M3 replaces the individual of the population with the smallest fitness value;

End

End

Evaluate f(population);

End

End

OBJECT ORIENTED (PROJECT) DESIGN

ARCHITECTURAL DESIGN

The architectural design describes the layers used in this project. The Interface layer, Business layer and Database layer are integrated to perform the technical task for our problem.

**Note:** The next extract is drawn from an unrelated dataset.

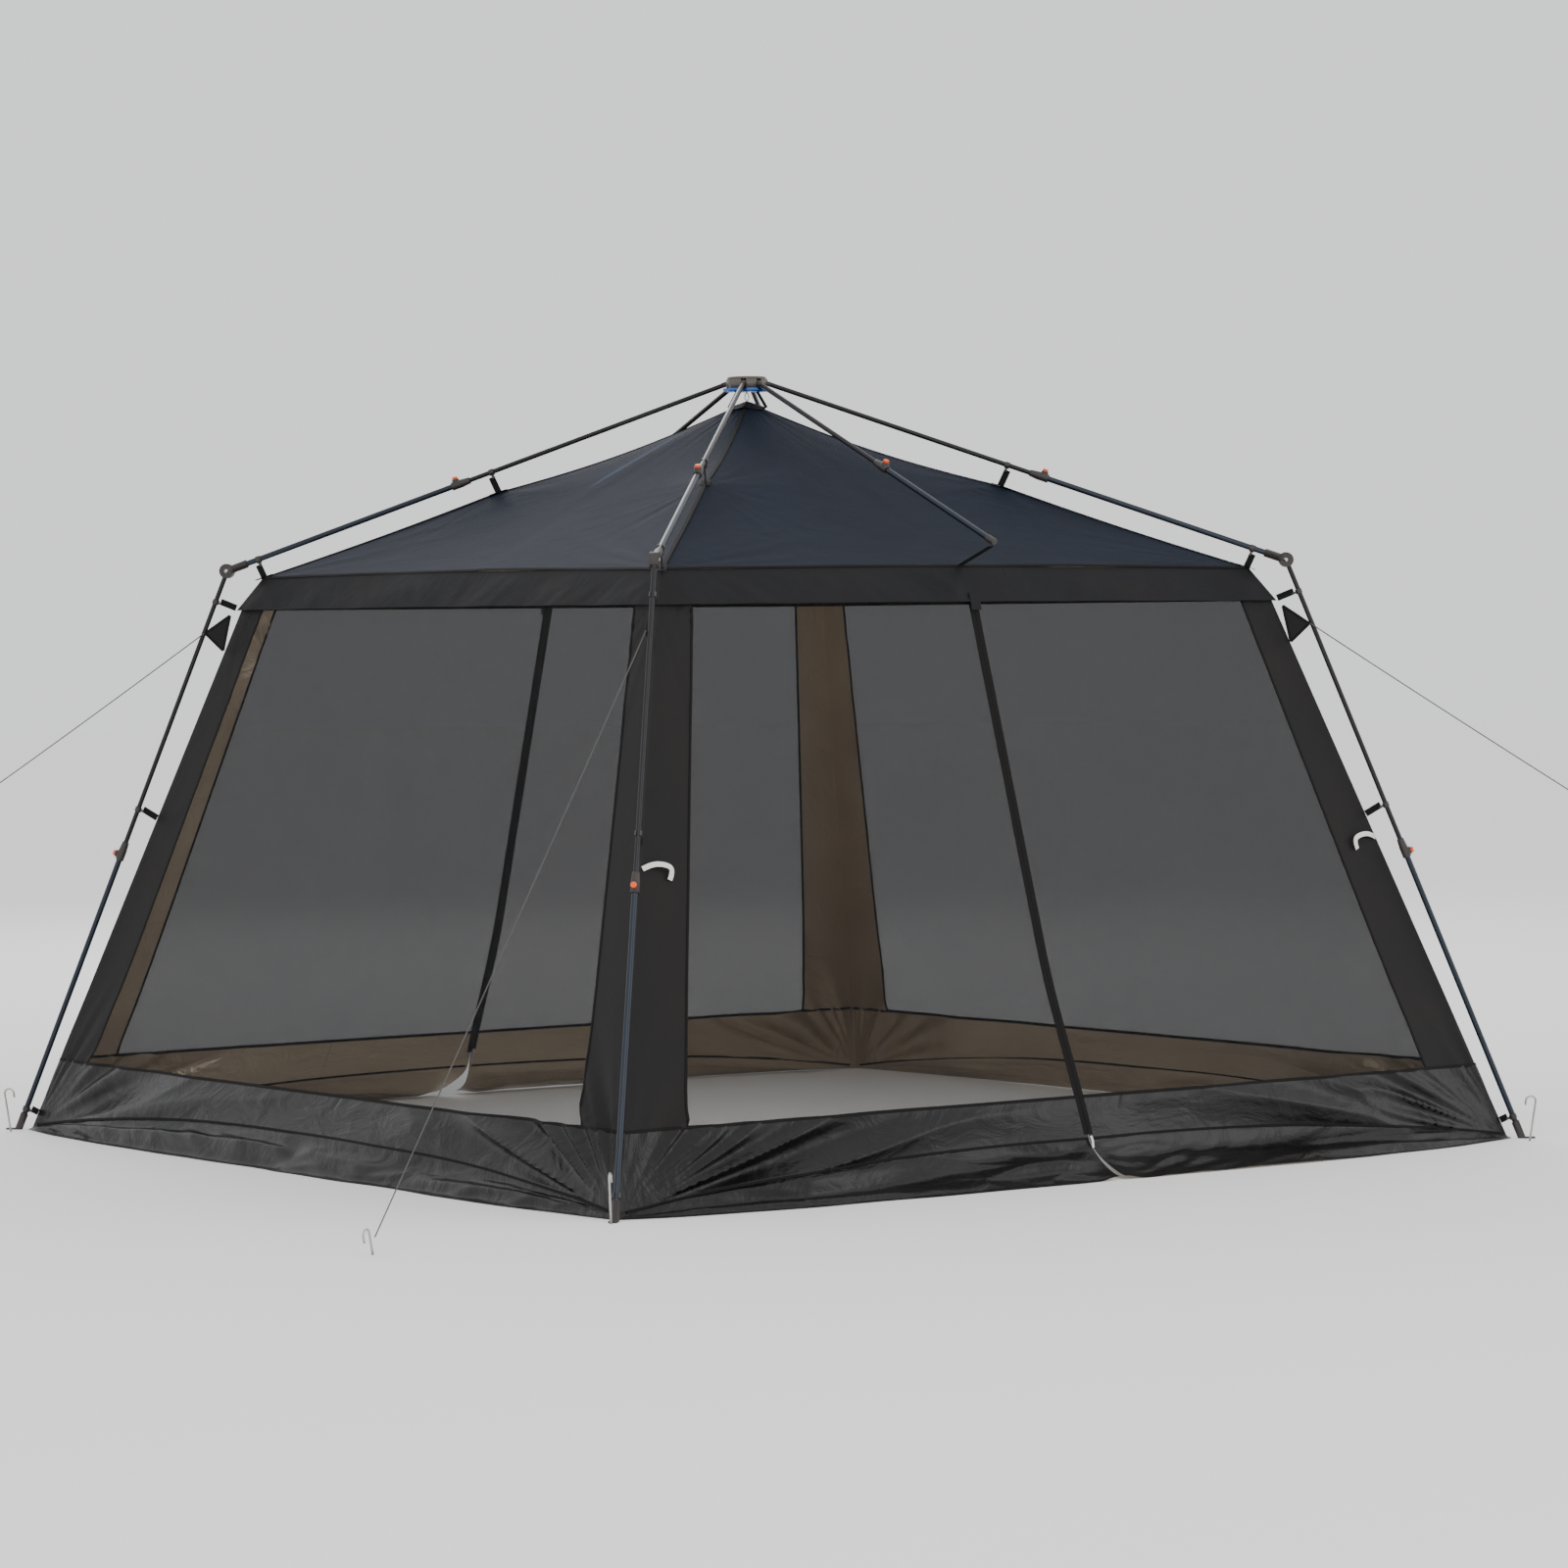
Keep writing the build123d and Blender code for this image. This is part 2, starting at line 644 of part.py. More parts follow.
save(Compound(tabs), "guy_tabs")


def guy_line(start, end, loop, label):
    """A taut cord from a tab to its far end, with a tied eye there if it has no peg."""
    way = (end - start).normalized()
    with BuildPart() as cord:
        with BuildSketch(Plane(origin=start, z_dir=way)):
            Circle(GUY_R)
        extrude(amount=(end - start).length)
    solids = [cord.part]
    if loop:
        sideways = way.cross(Vector(0, 0, 1)).normalized()
        middle = end + way * (GUY_LOOP_R + GUY_R)
        with BuildPart(Plane(origin=middle, z_dir=sideways)) as eye:
            Torus(GUY_LOOP_R, GUY_R)
        solids.append(eye.part)
    print(label, "length", round((end - start).length), "mm, one straight run")
    save(Compound(solids), label)


def guy_point(where):
    return place(ARMS[where], GUY_START, GUY_SIDE[where] * GUY_BESIDE)


def guy_end(where, out, slope):
    """A point out mm from the tab along the corner's diagonal, down the cord's slope."""
    return guy_point(where) + ARMS[where].x_dir * out - Vector(0, 0, out * slope)


guy_line(guy_point("front_left"), Vector(*GUY_PEG, GUY_PEG_TOP - 14), False, "guy_line_front")
guy_line(guy_point("back_left"), guy_end("back_left", 760, 0.695), True, "guy_line_left")
guy_line(guy_point("front_right"), guy_end("front_right", 900, 0.658), True, "guy_line_right")


def peg(base, top, hook_way):
    """The part of a wire peg that stands above the ground, with its crook."""
    base, top = Vector(*base), Vector(*top)
    way, hook = (top - base).normalized(), Vector(*hook_way).normalized()
    hook = (hook - way * hook.dot(way)).normalized()
    over = top + hook * PEG_HOOK_R + way * PEG_HOOK_R
    down = top + hook * 2 * PEG_HOOK_R
    with BuildPart() as wire:
        with BuildLine() as path:
            Line(base, top)
            ThreePointArc(top, over, down)
            Line(down, down - way * PEG_HOOK_R)
        with BuildSketch(Plane(origin=base, z_dir=way)):
            Circle(PEG_R)
        sweep(path=path.line)
        split(bisect_by=Plane.XY, keep=Keep.TOP)
    return wire.part


pegs = []
for where, (x, y) in PEG_BASES.items():
    out = ARMS[where].x_dir
    top = (x + out.X * PEG_LEAN * 0.6, y + out.Y * PEG_LEAN * 0.6, PEG_HEIGHT - PEG_HOOK_R - PEG_R)
    pegs.append(peg((x, y, 0), top, (-out.X, -out.Y, 0)))
save(Compound(pegs), "ground_pegs")

guy_peg_base = (GUY_PEG[0] - 10, GUY_PEG[1] - 5, 0)
guy_peg_top = (GUY_PEG[0] - 26, GUY_PEG[1] - 13, GUY_PEG_TOP)
save(peg(guy_peg_base, guy_peg_top, (-1, -0.5, 0)), "guy_peg")
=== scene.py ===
import json
import math

import bmesh
import bpy
from mathutils import Matrix, Vector, noise
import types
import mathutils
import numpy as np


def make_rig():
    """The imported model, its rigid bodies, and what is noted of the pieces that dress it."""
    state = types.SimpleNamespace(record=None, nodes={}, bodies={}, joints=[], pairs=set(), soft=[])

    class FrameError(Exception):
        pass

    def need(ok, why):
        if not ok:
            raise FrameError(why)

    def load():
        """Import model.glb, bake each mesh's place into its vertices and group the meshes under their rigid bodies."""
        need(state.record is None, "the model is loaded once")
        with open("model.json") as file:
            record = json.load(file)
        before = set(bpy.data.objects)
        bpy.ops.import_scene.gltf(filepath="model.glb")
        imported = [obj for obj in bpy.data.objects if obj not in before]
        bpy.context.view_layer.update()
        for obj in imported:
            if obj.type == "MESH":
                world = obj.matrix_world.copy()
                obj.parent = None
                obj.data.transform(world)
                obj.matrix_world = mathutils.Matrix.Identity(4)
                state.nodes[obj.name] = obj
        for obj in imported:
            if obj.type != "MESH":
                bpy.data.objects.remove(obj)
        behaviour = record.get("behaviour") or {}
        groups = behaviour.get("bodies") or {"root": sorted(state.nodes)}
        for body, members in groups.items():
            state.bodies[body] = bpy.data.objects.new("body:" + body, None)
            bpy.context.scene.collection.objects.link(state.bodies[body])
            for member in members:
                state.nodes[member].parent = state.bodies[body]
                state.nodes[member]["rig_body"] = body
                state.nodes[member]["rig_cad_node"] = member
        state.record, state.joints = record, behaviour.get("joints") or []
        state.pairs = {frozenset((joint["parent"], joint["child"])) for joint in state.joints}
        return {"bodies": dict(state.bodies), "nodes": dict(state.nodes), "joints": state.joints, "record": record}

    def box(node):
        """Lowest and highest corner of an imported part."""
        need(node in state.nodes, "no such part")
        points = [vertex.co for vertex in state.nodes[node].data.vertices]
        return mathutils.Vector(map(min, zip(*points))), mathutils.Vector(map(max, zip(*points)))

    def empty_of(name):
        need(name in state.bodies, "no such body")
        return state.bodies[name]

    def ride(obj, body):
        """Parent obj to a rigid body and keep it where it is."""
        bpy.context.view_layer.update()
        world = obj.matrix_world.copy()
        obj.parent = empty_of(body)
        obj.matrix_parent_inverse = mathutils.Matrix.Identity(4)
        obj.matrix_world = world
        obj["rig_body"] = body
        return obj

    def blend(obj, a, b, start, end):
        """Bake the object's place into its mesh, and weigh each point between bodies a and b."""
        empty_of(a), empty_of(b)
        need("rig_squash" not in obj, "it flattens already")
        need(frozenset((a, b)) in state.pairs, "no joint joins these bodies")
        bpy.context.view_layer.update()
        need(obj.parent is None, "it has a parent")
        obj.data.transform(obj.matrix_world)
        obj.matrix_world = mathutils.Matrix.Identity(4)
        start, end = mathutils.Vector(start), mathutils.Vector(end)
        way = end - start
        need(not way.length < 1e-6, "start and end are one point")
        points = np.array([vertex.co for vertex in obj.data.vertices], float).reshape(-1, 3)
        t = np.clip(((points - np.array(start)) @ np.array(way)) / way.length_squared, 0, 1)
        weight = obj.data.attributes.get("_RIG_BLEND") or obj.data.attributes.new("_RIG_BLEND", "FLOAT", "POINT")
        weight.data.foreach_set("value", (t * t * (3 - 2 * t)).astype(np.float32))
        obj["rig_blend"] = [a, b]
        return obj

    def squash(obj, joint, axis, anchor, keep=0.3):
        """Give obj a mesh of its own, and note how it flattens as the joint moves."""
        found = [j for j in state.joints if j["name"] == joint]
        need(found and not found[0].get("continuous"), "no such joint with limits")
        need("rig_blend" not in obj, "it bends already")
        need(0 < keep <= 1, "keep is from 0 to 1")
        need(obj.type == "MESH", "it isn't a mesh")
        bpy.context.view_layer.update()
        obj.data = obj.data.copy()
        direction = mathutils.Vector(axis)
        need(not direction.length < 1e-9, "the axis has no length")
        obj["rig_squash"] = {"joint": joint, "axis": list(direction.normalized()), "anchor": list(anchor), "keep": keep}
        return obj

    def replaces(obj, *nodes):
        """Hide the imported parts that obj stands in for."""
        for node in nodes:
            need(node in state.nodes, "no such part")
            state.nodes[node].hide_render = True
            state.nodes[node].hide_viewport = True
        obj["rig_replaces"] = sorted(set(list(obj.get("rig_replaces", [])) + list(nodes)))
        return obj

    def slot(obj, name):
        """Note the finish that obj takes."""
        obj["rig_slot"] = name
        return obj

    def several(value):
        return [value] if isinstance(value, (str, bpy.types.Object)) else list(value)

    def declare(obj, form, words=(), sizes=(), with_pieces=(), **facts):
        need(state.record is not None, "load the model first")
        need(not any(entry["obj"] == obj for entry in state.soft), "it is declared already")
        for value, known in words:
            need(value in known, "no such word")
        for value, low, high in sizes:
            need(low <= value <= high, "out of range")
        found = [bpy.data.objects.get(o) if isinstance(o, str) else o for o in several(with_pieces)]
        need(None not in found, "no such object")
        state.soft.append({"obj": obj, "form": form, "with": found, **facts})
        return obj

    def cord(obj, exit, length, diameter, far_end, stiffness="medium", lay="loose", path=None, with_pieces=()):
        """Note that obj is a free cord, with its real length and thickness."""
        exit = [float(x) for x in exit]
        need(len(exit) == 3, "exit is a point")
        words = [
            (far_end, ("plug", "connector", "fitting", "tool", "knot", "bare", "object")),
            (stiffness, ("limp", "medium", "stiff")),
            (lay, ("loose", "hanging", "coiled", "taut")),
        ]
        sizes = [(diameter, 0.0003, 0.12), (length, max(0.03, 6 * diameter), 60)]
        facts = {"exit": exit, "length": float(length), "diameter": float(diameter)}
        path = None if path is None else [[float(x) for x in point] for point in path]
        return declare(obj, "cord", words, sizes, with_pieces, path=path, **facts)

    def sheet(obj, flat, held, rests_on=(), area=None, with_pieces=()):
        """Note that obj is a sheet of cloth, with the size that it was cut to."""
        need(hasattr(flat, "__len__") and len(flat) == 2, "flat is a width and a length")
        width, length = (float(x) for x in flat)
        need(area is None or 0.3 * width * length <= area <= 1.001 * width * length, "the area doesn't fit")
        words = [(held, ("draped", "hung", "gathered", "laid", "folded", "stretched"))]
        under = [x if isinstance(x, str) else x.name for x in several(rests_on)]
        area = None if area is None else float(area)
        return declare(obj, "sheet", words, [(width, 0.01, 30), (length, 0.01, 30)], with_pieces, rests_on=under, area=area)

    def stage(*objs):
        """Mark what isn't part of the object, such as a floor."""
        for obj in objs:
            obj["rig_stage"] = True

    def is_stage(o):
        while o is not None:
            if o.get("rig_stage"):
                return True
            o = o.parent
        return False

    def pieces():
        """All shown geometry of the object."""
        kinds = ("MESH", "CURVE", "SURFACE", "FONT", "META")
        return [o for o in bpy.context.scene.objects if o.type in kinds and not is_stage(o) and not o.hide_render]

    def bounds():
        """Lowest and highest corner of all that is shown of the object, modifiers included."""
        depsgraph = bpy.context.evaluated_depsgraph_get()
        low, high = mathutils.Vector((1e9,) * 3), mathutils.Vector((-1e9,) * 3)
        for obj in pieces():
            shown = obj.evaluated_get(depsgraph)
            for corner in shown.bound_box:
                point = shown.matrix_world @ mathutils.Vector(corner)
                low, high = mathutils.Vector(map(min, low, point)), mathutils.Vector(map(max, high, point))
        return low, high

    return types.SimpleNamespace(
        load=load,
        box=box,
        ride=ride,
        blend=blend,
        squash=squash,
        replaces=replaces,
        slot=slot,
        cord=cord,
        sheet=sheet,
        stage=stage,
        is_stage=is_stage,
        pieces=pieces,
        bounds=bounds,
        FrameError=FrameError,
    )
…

The Fig 6.1 explains the overall design of the "Optimization and Bidding" application. The website mainly consist of three important layers,

Presentation layer.

Business layer.

Database layer.

Figure 6.1 Architectural Design

Presentation layer

In the application layer the user can access and interact with application and application can provide information to user. The administrator, who has already accessed in, takes in the request and sends it to the processing layer.

Business layer

In the business layer, the user who has already accessed in with the Auction id is provided with the information from the database. Based on the values, the user is provided with the required results.

DataBase layer

The data layer is responsible for maintaining the data about the different bidded values and the various bidding information and updates.

CONCLUSION

The proposed system is trying to propose a final price prediction model for online auction based on the real world data with the help of genetic fuzzy technique to catch the complicated relationship among the final price and key factors involved in an auction. The empirical results show that genetic fuzzy performs the best no matter in the training data sets or testing data sets. In addition to the better prediction accuracy, genetic fuzzy system also provides the knowledge base obtained from the data set which describes the delicate relationship among the variables. This knowledge can not only provide practitioners some insights in understanding the bidding process but also provide the academia the basis for constructing hypotheses for further investigation. This proposed genetic fuzzy system will show a promising perspective to explore the online auction.

APPLICATIONS

The ability to predict the final price of online auction items can be of great help for both the buyers and sellers, the following applications are recommended for buyers and sellers.

Buyers

Being able to make predictions about the likely closing prices of the various auction items, the buyer can determine which auction is more close to his/her willingness-to-pay to place a bid. In doing so, the bidder can make bidding decision with the aid of the predicting model and diminish the uncertainty with respect to winning the item in the auction.

Sellers

The model of the final-price based on the attributes of the auction can also be used to help sellers to set the auction rules of their items to facilitate the completion of the auction. When the seller enters the information of the item they want to sell, our model would give suggestions for the auction attributes to maximize the final price and enhance the efficiency of the transaction.